▶ **PROBLEM TO WORK ON**: Print exactly those lines that run from the beginning of the data to the line bearing "fillet), wobble=wobble, seed=seed)", inclusive.

#### MATERIAL FOR THIS EXERCISE

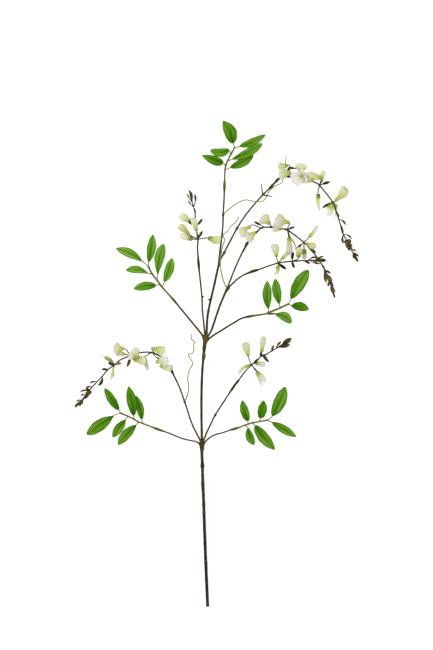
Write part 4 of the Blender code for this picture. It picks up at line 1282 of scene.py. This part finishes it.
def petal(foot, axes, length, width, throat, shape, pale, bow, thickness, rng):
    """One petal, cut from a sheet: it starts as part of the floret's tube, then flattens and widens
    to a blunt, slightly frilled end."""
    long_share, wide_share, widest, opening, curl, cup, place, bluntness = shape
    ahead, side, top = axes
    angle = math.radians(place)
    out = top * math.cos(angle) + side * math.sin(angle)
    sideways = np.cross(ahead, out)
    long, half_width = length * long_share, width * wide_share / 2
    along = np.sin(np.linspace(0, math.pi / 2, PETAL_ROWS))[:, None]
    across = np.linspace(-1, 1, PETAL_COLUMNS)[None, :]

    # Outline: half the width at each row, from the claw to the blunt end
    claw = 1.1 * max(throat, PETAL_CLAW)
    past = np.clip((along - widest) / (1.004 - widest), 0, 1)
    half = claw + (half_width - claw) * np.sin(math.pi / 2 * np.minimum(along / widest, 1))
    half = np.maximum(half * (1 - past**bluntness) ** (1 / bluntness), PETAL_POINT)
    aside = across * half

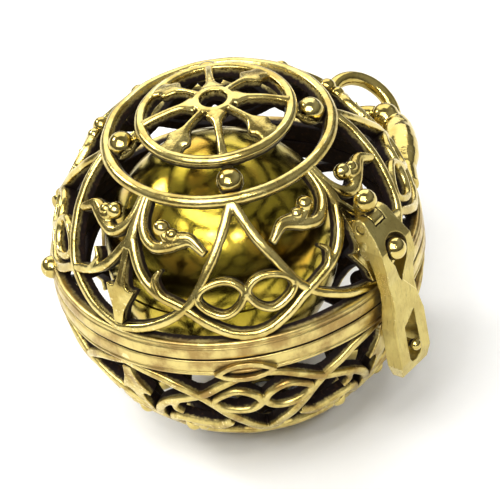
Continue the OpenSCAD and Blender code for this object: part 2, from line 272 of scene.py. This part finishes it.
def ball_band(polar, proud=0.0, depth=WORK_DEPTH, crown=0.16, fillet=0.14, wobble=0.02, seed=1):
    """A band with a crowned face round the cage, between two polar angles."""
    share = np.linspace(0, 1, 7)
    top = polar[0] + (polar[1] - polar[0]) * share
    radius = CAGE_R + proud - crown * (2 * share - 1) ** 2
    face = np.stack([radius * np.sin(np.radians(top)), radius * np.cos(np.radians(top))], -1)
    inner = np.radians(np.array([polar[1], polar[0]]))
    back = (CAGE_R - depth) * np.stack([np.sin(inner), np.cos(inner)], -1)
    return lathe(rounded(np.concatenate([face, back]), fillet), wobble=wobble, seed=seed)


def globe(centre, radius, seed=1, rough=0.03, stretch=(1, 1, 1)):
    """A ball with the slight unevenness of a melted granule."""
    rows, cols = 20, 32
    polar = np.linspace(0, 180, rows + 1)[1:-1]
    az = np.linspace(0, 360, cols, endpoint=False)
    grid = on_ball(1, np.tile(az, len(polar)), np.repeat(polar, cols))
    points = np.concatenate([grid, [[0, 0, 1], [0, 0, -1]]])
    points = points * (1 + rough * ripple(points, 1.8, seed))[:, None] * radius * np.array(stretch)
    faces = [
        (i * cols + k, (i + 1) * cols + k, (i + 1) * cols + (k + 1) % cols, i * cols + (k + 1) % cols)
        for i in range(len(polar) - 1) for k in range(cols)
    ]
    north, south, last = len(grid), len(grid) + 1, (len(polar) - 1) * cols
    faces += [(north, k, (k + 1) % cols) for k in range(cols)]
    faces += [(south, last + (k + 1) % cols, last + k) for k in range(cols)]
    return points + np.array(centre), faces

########

▶ **EXPECTED ANSWER**:
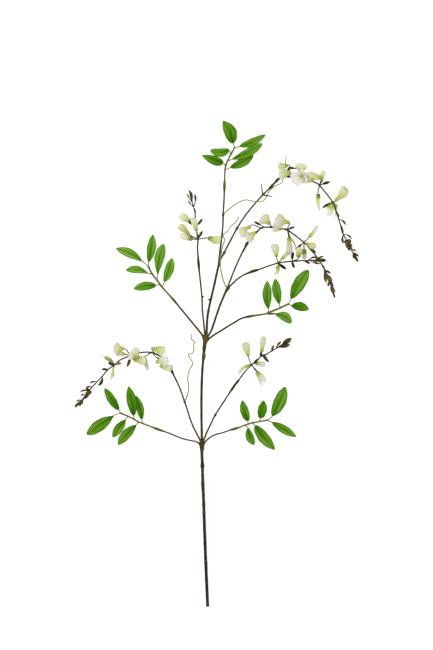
Write part 4 of the Blender code for this picture. It picks up at line 1282 of scene.py. This part finishes it.
def petal(foot, axes, length, width, throat, shape, pale, bow, thickness, rng):
    """One petal, cut from a sheet: it starts as part of the floret's tube, then flattens and widens
    to a blunt, slightly frilled end."""
    long_share, wide_share, widest, opening, curl, cup, place, bluntness = shape
    ahead, side, top = axes
    angle = math.radians(place)
    out = top * math.cos(angle) + side * math.sin(angle)
    sideways = np.cross(ahead, out)
    long, half_width = length * long_share, width * wide_share / 2
    along = np.sin(np.linspace(0, math.pi / 2, PETAL_ROWS))[:, None]
    across = np.linspace(-1, 1, PETAL_COLUMNS)[None, :]

    # Outline: half the width at each row, from the claw to the blunt end
    claw = 1.1 * max(throat, PETAL_CLAW)
    past = np.clip((along - widest) / (1.004 - widest), 0, 1)
    half = claw + (half_width - claw) * np.sin(math.pi / 2 * np.minimum(along / widest, 1))
    half = np.maximum(half * (1 - past**bluntness) ** (1 / bluntness), PETAL_POINT)
    aside = across * half

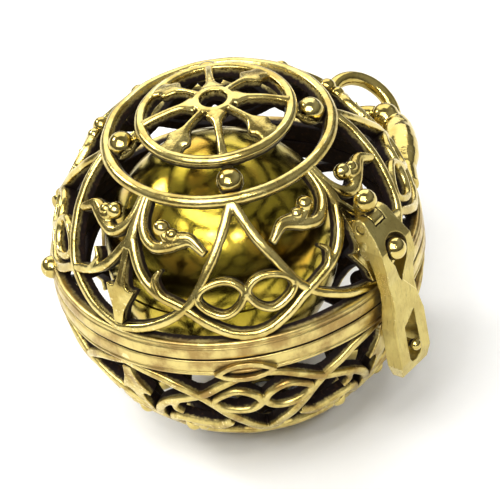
Continue the OpenSCAD and Blender code for this object: part 2, from line 272 of scene.py. This part finishes it.
def ball_band(polar, proud=0.0, depth=WORK_DEPTH, crown=0.16, fillet=0.14, wobble=0.02, seed=1):
    """A band with a crowned face round the cage, between two polar angles."""
    share = np.linspace(0, 1, 7)
    top = polar[0] + (polar[1] - polar[0]) * share
    radius = CAGE_R + proud - crown * (2 * share - 1) ** 2
    face = np.stack([radius * np.sin(np.radians(top)), radius * np.cos(np.radians(top))], -1)
    inner = np.radians(np.array([polar[1], polar[0]]))
    back = (CAGE_R - depth) * np.stack([np.sin(inner), np.cos(inner)], -1)
    return lathe(rounded(np.concatenate([face, back]), fillet), wobble=wobble, seed=seed)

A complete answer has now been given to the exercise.